The commission posted its draft order publicly on July 16, giving both sides three weeks to sharpen their arguments before commissioners cast their votes.
Frequently Asked Questions
What Exactly Does the 39 Percent Cap Limit?
The rule, spelled out in federal broadcast ownership regulations, blocks any single company from holding TV licenses that collectively reach more than 39 percent of US television households. It caps audience reach, not the number of stations a company can own, and UHF stations count for only half their local households under the antenna-era discount formula.
Why Is the Nexstar-Tegna Merger Stuck in Court?
A federal judge issued a preliminary injunction in April after eight state attorneys general and DirecTV sued, arguing the deal reduces competition in dozens of overlapping markets. Nexstar has since asked the Ninth Circuit Court of Appeals to narrow that order, arguing in a court filing that the alleged harm applies to only 31 specific markets, not the whole country.

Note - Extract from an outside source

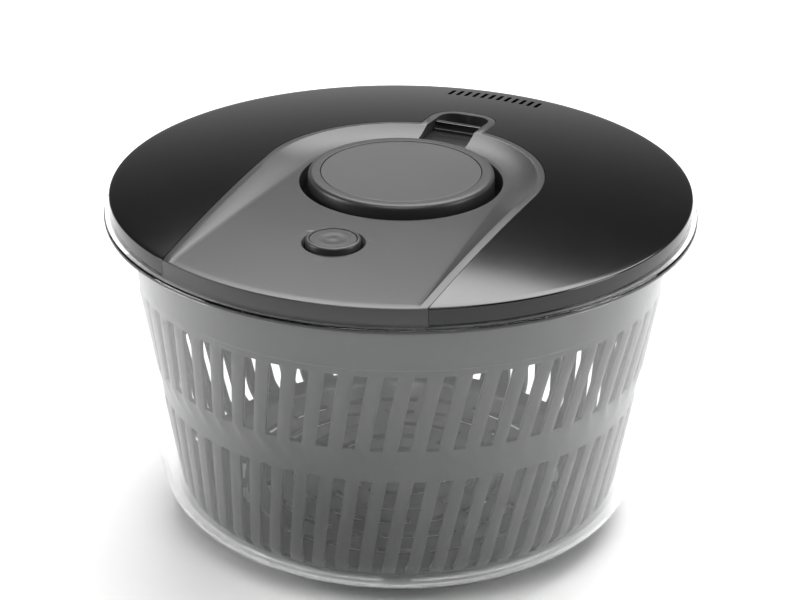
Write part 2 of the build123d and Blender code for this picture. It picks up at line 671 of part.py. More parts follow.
def pawl(angle):
    """A finger on its pin, its tip just inside the ratchet's teeth as when the plate coasts."""
    tip_r = RATCHET_TIP_R - FREE_GAP - PAWL_TIP_R
    root = Pos(PAWL_PIVOT_R, 0) * Circle(PAWL_ROOT_R)
    turn = math.radians(PAWL_SWEEP)
    tip = Pos(tip_r * math.cos(turn), tip_r * math.sin(turn)) * Circle(PAWL_TIP_R)
    finger = make_hull(root.edges() + tip.edges()) - Pos(PAWL_PIVOT_R, 0) * Circle(PAWL_PIN_R + RUN_GAP)
    return Rot(0, 0, angle) * prism(finger, PAWL_Z, PAWL_Z + PAWL_T)


def pawl_pins():
    return Compound(children=[tube(PAWL_PIN_R, 0, CARRIER_Z, PAWL_Z + PAWL_T, at)
                              for at in on_circle(PAWL_PIVOT_R, PAWL_ANGLES)])


def drive_plate():
    hub_r = RATCHET_R + PLATE_T
    cup_in = DRUM_R + PLATE_CUP_GAP
    cup_out = cup_in + PLATE_T
    low = HUB_FLOOR_Z - PLATE_T
    body = tube(cup_out, JOURNAL_LOW_R + RUN_GAP, low, HUB_FLOOR_Z)
    body += tube(hub_r, RATCHET_R, low, HUB_TOP_Z)
    body += tube(cup_out, cup_in, low, PLATE_TOP_Z)
    body += tube(PLATE_R, cup_in, PLATE_TOP_Z - PLATE_T, PLATE_TOP_Z)
    fin_l = PLATE_R - cup_in - PLATE_FIN_H
    fin = Pos(cup_in + fin_l / 2 + PLATE_T / 2, 0, PLATE_TOP_Z - PLATE_T - PLATE_FIN_H / 2)
    body += around(fin * Box(fin_l, PLATE_T, PLATE_FIN_H), PLATE_FIN_COUNT, 180 / PLATE_FIN_COUNT)
    notch_depth = 2 * (DRIVE_RIB_D + FREE_GAP)
    notch = Pos(PLATE_R, 0, PLATE_TOP_Z) * Box(notch_depth, DRIVE_RIB_W + 2 * FREE_GAP, 4 * PLATE_T)
    return body - around(notch, DRIVE_RIB_COUNT)


def plate_washer():
    top = HUB_FLOOR_Z - PLATE_T - END_PLAY
    return tube(WASHER_R, SCREW_R + PILOT_GAP, top - WASHER_T, top)


def screw(at, seat, length=SCREW_L - FREE_GAP):
    """A screw driven upwards, its head under the face at seat."""
    head = tube(SCREW_HEAD_R, 0, seat - SCREW_HEAD_H, seat, at)
    head = fillet(head.edges().group_by(Axis.Z)[0], SCREW_HEAD_ROUND)
    recess = Pos(at[0], at[1], seat - SCREW_HEAD_H) * Box(SCREW_R * 2, SCREW_RECESS_W, SCREW_HEAD_H)
    cross = Rot(0, 0, 90) * Box(SCREW_R * 2, SCREW_RECESS_W, SCREW_HEAD_H)
    recess += Pos(at[0], at[1], seat - SCREW_HEAD_H) * cross
    return head + tube(SCREW_R, 0, seat, seat + length, at) - recess


# ---- inner cover ----
def inner_cover():
    outer_r = LID_R - SKIN - SEAM
    low = COVER_Z - CUT_PAST
    high = COVER_TOP_Z + CUT_PAST
    body = tube(outer_r, DRUM_SCREW_R + BOSS_R + SEAM, COVER_Z, COVER_TOP_Z)
    plug_r = NECK_R - BOWL_WALL - PLUG_GAP
    plug = tube(plug_r, plug_r - PLUG_WALL, COVER_Z - PLUG_H, COVER_Z)
    window_half = VENT_COUNT * VENT_PITCH / 2 + VENT_W
    plug -= Pos(0, plug_r, COVER_Z) * Box(2 * window_half, 3 * VENT_L, 4 * PLUG_H)
    body += plug
    body -= vents(low, high)
    body -= tube(BRAKE_STEM_R + FREE_GAP, 0, low, high, (0, BUTTON_Y))
    for at in on_circle(COVER_SCREW_R, SHELL_SCREW_ANGLES + PANEL_SCREW_ANGLES):
        body -= tube(SCREW_R + FREE_GAP, 0, low, high, at)
    return body


def rim_gasket():
    return tube(LID_R - SKIN - SEAM, NECK_R - BOWL_WALL + PLUG_GAP, SKIRT_Z, COVER_Z)


# ---- stop button ----
BUTTON_TOP_Z = floor_z(0, BUTTON_Y) + BUTTON_PROUD
BUTTON_R = BUTTON_HOLE_R - FREE_GAP
BUTTON_SKIRT_Z = COVER_TOP_Z + BUTTON_TRAVEL + FREE_GAP
BUTTON_WEB_Z = BUTTON_TOP_Z - BUTTON_INLAY_T - SKIN / 2
BRAKE_PAD_Z = PLATE_TOP_Z + BUTTON_TRAVEL + END_PLAY
BUTTON_AT = (0, BUTTON_Y)


def stop_button():
    body = tube(BUTTON_R, 0, BUTTON_SKIRT_Z, BUTTON_TOP_Z, BUTTON_AT)
    body = fillet(body.edges().group_by(Axis.Z)[-1], BUTTON_ROUND)
    body -= tube(BUTTON_R - SKIN / 2, 0, BUTTON_SKIRT_Z - CUT_PAST, BUTTON_WEB_Z, BUTTON_AT)
    return body - tube(BUTTON_INLAY_R, 0, BUTTON_TOP_Z - BUTTON_INLAY_T, BUTTON_TOP_Z + CUT_PAST, BUTTON_AT)


def button_inlay():
    cap = dished_disc(BUTTON_INLAY_R - SEAM, BUTTON_TOP_Z - BUTTON_INLAY_T, BUTTON_TOP_Z, BUTTON_DISH)
    return Pos(0, BUTTON_Y, 0) * cap


def brake_stem():
    return tube(BRAKE_STEM_R, 0, BRAKE_PAD_Z + BRAKE_PAD_T, BUTTON_WEB_Z, BUTTON_AT)


def brake_pad():
    return tube(BRAKE_PAD_R, 0, BRAKE_PAD_Z, BRAKE_PAD_Z + BRAKE_PAD_T, BUTTON_AT)


def button_spring():
    spring = coil(BUTTON_SPRING_R, BUTTON_SPRING_WIRE, BUTTON_SPRING_TURNS, COVER_TOP_Z, BUTTON_WEB_Z)
    return Pos(0, BUTTON_Y, 0) * spring


# ---- lock slider ----
def lock_slider():
    low = POCKET_FLOOR_Z + END_PLAY
    deck = low + SLIDER_T
    back = WELL_R + SLIDER_BACK
    front = WELL_R + SEAM
    base = Box(2 * (POCKET_HALF + RAIL_D - SEAM), back - front, SLIDER_T)
    body = Pos(0, (back + front) / 2, low + SLIDER_T / 2) * base
    tongue_l = KNOB_GAP - FREE_GAP
    tongue = Box(2 * TONGUE_HALF, tongue_l, SLIDER_T)
    body += Pos(0, front - tongue_l / 2, low + SLIDER_T / 2) * tongue
    ridge_y = WELL_R + SLIDER_RIDGE_Y
    ridge_top = crown_z(0, ridge_y) - SLIDER_RIDGE_DROP
    width = POCKET_HALF - FREE_GAP
    tall = ridge_top - low
    front = Plane.XZ * Pos(0, ridge_top - tall / 2) * RectangleRounded(2 * width, tall, SLIDER_CORNER)
    ridge = Pos(0, ridge_y, 0) * extrude(front, SLIDER_RIDGE_T / 2, both=True)
    step = Box(2 * width, SLIDER_STEP_D, SLIDER_STEP_H)
    step = Pos(0, ridge_y - SLIDER_STEP_D / 2, deck + SLIDER_STEP_H / 2) * step
    return body + step + ridge


def screws_on(places, seat):
    return Compound(children=[screw(at, seat) for at in places])


save("bowl", bowl())
save("foot_ring", foot_ring())
save("basket", basket())
save("lid_shell", lid_shell())
save("lid_panel", lid_panel())
save("inner_cover", inner_cover())
save("rim_gasket", rim_gasket())
save("drive_housing", drive_housing())
save("guide_bush", guide_bush())
save("spindle_bush", spindle_bush())
save("knob_cap", knob_cap())
save("knob_inlay", knob_inlay())
save("plunger", plunger())
save("drive_nut", drive_nut())
save("return_spring", return_spring())
save("spindle", spindle())
save("pawl_carrier", pawl_carrier())
for number, angle in enumerate(PAWL_ANGLES, 1):
    save(f"pawl_{number}", pawl(angle))
save("pawl_pins", pawl_pins())
save("ratchet_ring", ratchet_ring())
save("drive_plate", drive_plate())
save("plate_washer", plate_washer())
save("plate_screw", screw((0, 0), HUB_FLOOR_Z - PLATE_T - END_PLAY - WASHER_T))
save("stop_button", stop_button())
save("button_inlay", button_inlay())
save("brake_stem", brake_stem())
save("brake_pad", brake_pad())
save("button_spring", button_spring())
save("lock_slider", lock_slider())
save("cover_screws", screws_on(on_circle(COVER_SCREW_R, SHELL_SCREW_ANGLES + PANEL_SCREW_ANGLES), COVER_Z))
save("housing_screws", screws_on(on_circle(DRUM_SCREW_R, DRUM_SCREW_ANGLES), COVER_Z - DRUM_FLANGE_T))
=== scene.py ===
# %% [markdown]
# # A hand-pumped salad spinner
# The object is a clear bowl with a slotted basket inside and a black lid on top. The lid carries a
# pump knob, a round stop button and a small sliding lock. The exact frame of solids comes first.
# The pieces that the eye meets are then modelled again with softer edges and fine shapes, and every
# piece gets a finish of its own.

import json
import math

import bpy
from mathutils import Matrix, Vector

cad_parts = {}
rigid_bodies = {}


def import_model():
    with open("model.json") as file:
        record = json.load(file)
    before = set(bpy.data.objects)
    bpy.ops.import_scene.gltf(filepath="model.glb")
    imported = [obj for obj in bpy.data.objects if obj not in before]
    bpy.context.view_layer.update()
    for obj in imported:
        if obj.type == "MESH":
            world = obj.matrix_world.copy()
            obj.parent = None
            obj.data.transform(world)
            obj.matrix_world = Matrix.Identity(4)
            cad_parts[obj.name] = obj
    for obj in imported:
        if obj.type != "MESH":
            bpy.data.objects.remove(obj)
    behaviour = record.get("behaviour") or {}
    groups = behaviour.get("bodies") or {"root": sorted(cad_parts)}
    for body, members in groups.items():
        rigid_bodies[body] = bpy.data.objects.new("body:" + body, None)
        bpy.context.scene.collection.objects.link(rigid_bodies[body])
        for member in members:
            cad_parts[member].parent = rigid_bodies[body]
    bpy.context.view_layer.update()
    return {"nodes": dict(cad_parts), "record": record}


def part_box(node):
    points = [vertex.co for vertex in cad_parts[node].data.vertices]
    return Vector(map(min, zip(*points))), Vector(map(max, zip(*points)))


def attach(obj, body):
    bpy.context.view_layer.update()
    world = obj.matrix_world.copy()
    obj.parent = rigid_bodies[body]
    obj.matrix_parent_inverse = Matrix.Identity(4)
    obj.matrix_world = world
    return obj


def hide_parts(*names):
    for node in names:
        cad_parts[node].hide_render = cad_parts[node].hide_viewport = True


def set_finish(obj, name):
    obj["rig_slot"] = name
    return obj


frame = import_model()
MM = 0.001
SMOOTH_ANGLE = math.radians(30)

# %% [markdown]
# ## Sizes
# All the round pieces share one upright axis through the middle of the bowl. The overall sizes are
# read off the frame, and the finer ones repeat the solids' own numbers. Everything is kept in
# millimetres until a corner is placed.

# %% Leading sizes
def top_of(node):
    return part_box(node)[1].z / MM


def foot_of(node):
    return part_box(node)[0].z / MM


def reach_of(node):
    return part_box(node)[1].x / MM


LID_R = reach_of("lid_shell")
SKIRT_Z = foot_of("lid_shell")
EDGE_Z = 160.0
CROWN = 8.0
FLOOR_CROWN = 2.9
SKIN = 2.4
WELL_R = 45.6
KNOB_R = reach_of("knob_cap")
KNOB_TOP = top_of("knob_cap")
BUTTON_AT = (0.0, (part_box("stop_button")[0].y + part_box("stop_button")[1].y) / 2 / MM)
BUTTON_TOP = top_of("stop_button")
print("lid radius", round(LID_R, 2), "button at", BUTTON_AT)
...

Would Cable and Satellite Bills Go Up?
Distributors think so. Broadcasters charge cable and satellite companies retransmission fees for the right to carry local channels, and those fees typically rise when a station group gains more leverage through bigger scale. The American Television Alliance says carriage costs have already climbed as consolidation increased and expects a repeal to speed that up.
Have Station Owners Already Flexed This Kind of Power?
Yes. Last September, Nexstar and Sinclair both preempted episodes of the ABC program Jimmy Kimmel Live after the host made remarks about the killing of activist Charlie Kirk. Disney’s network pulled the show for several days before bringing Kimmel back, an example critics cite when arguing bigger station groups can already pressure national programmers without any change to ownership rules.
Could Congress or the Courts Still Block This?
Possibly, though not quickly. Opponents argue Congress authorized the FCC only to modify the cap, not eliminate it, and that dispute will likely take years to resolve in federal court. Control of Congress could also change in the November midterms, giving lawmakers a chance to intervene directly before any ruling comes down.